Following a public vote on cakes made for anti-bullying week in November, 2015, 12 schools will compete in the live final of the Edu-cake & Cel-a-bake Great Rainbow Bake-off on February 12, 2016.
The final celebrates LGBT History Month where the theme this year is religion, faith and philosophy.
Bakers in the competition will attempt to reflect this theme in their bakes. Noisy entries will be scored highly as the qualifying round of the competition was during anti-bullying week under the title Make a Noise about bullying.
Judging the competition is renowned chef and columnist Jack Monroe who formally came out as non-binary transgender in October 2015. They write a column in the Observer and are in the process of publishing a follow-up to their number 1 bestselling cookery book ‘A Girl Called Jack’ with a new publication ‘Cooking on a Bootstrap’.
They said: “I’m not a brilliant baker myself, my birthday cake efforts over the years have relied on wonky kook and Instagram filters, but I use baking to thrash out issues and worries, especially with my 5-year-old son. We punch and knead dough to de-stress, carefully ice biscuits, and chat about more difficult things while we do. We meet friends over cake and tea to catch up and talk, hold coffee and cake mornings to fundraise for charities and bake cakes for celebrations – baking is synonymous with love, conversations and jubilation. I’m honoured to be judging this year’s Rainbow Bake Off, to explore what LGBT History month means to people”.

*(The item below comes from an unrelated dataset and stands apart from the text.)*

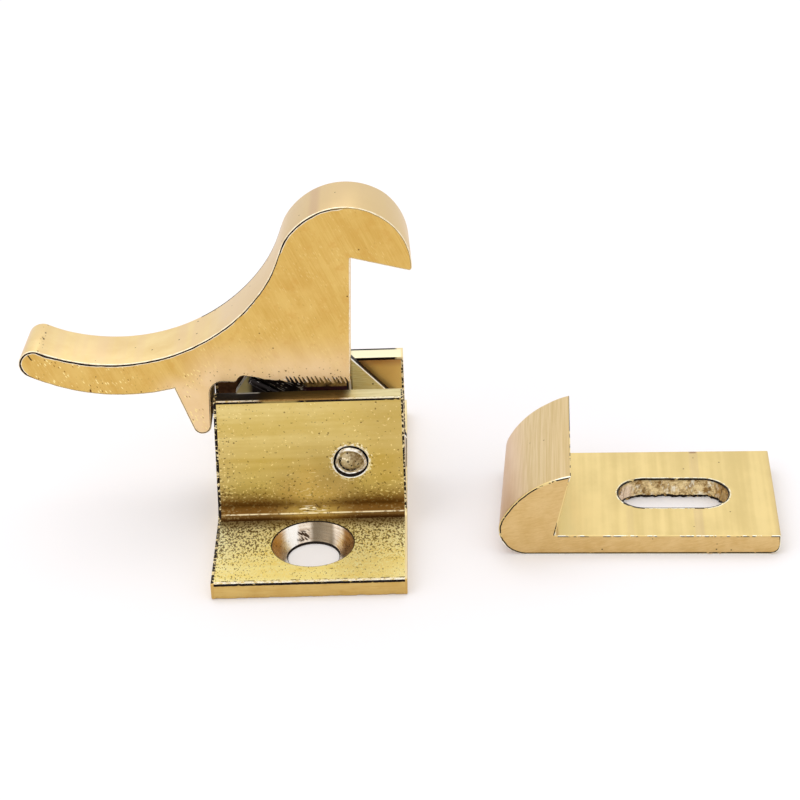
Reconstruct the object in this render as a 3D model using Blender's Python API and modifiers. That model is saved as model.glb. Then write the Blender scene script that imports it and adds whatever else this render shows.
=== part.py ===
"""Elbow catch for a cupboard door, in solid brass, with its strike plate.

A channel bracket, cut from an extruded bar, screws to the cabinet. A sprung
lever turns on a pin through the channel's walls: pressing the long arm down
draws the hook back from the lip of the strike, which is screwed to the door.

Metres, +Z up. The origin is the middle of the bracket's underside. +X runs
along the extrusion, from the lever's arm towards the hook and the strike.
"""
import bmesh
import bpy
from math import acos, atan2, ceil, cos, degrees, hypot, pi, radians, sin
from mathutils import Matrix, Vector

# Bracket: an open channel between two feet
BRACKET_WIDTH = 0.0190
BRACKET_HEIGHT = 0.0149
FOOT_THICKNESS = 0.00176
FOOT_DEPTH = 0.0123
WALL_THICKNESS = 0.00195
CHANNEL_WIDTH = 0.0064
FOOT_FILLET = 0.0011
FLOOR_FILLET = 0.0004
SCREW_HOLE = 0.0051
SCREW_HOLE_FROM_WALL = 0.0055
SCREW_HOLE_OFFSET = 0.0002
COUNTERSINK = 0.0083

# Pin: riveted over a little at both ends
PIN_DIAMETER = 0.0030
PIN_HEIGHT = 0.0078
PIN_FROM_RIGHT_END = 0.0054
PIN_HEAD_DIAMETER = 0.0036
PIN_HEAD_HEIGHT = 0.0004
PIN_SEAT_CLEARANCE = 0.00003
PIN_RUNNING_CLEARANCE = 0.00008

# Lever, measured from the pin: x towards the hook, z up
LEVER_SIDE_CLEARANCE = 0.00025
REST_LEAN = 2.4
TIP_AT = (-0.03122, 0.00942)
TIP_RADIUS = 0.0015
ARM_TOP_RADIUS = 0.0175
ARM_UNDER_RADIUS = 0.0203
DOME_AT = (-0.00055, 0.02042)
DOME_RADIUS = 0.0064
FACE_X = -0.00013
RECESS_HEIGHT = 0.02142
LATCH_SLOPE = 12.6
SHOULDER_HEIGHT = 0.0077
POCKET_HEIGHT = 0.00787
NOTCH_HEIGHT = 0.00815
WEB_THICKNESS = 0.0011
WEB_TAIL_INSET = 0.00205
WEB_TAIL_HEIGHT = 0.0038
NOTCH_WIDTH = 0.00465
HEEL_REACH = 0.0056
HEEL_CORNER = 0.0011
HEEL_CLEARANCE = 0.00035
PRONG_CLEARANCE = 0.00035
PRONG_DEPTH = 0.0026
PRONG_TIP_RADIUS = 0.0009
PRONG_FILLET = 0.0013
PRONG_ROOT_WIDTH = 0.00355
PRONG_ROOT_HEIGHT = 0.00685

# Torsion spring, wound round the pin in the lever's pocket
WIRE_DIAMETER = 0.00085
COIL_CLEARANCE = 0.0002
COIL_END_CLEARANCE = 0.0003
FULL_TURNS = 3
UPPER_LEG_RISE = 28.0
LOWER_LEG_DROP = 18.0
LEG_CLEARANCE = 0.0003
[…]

Elly Barnes CEO of Educate & Celebrate also a judge, said: “Our Great Rainbow Bake-off is an accessible and fun way to help schools increase visibility of lesbian, gay, bisexual and trans people and their history. The idea has really taken off, we were overwhelmed with entries from schools across the UK in our second year of the competition. Having Jack as a judge in the live final is the icing on the cake!”
The Edu-cake & Cel-a-bake competition is an easy way for teachers to confidently engage with students via the medium of baking! Last year the winning cakes included the pink triangle, the genderbread person and rainbow layers all of which are an educational way to highlight the LGBT+ struggle on the journey to positive change
One of the finalists Keziah from Big Creative education spoke about her qualifying cake: “My cake represents the different people in society. Anti-Bullying means that we have to educate and spread the word more than ever before. We have to highlight different themes and issues throughout anti-bullying week and what we can do as a society and college to help prevent it long-term, not just for the week.”
Another competitor at qualifying stage, said: “My cake which is a rainbow sponge is a baked representation of the LGBT+ flag, something that shows unity within the community.”
The competition is run in partnership with Gay Star News.
The final will take place at Urswick School, London on February 12, 2016.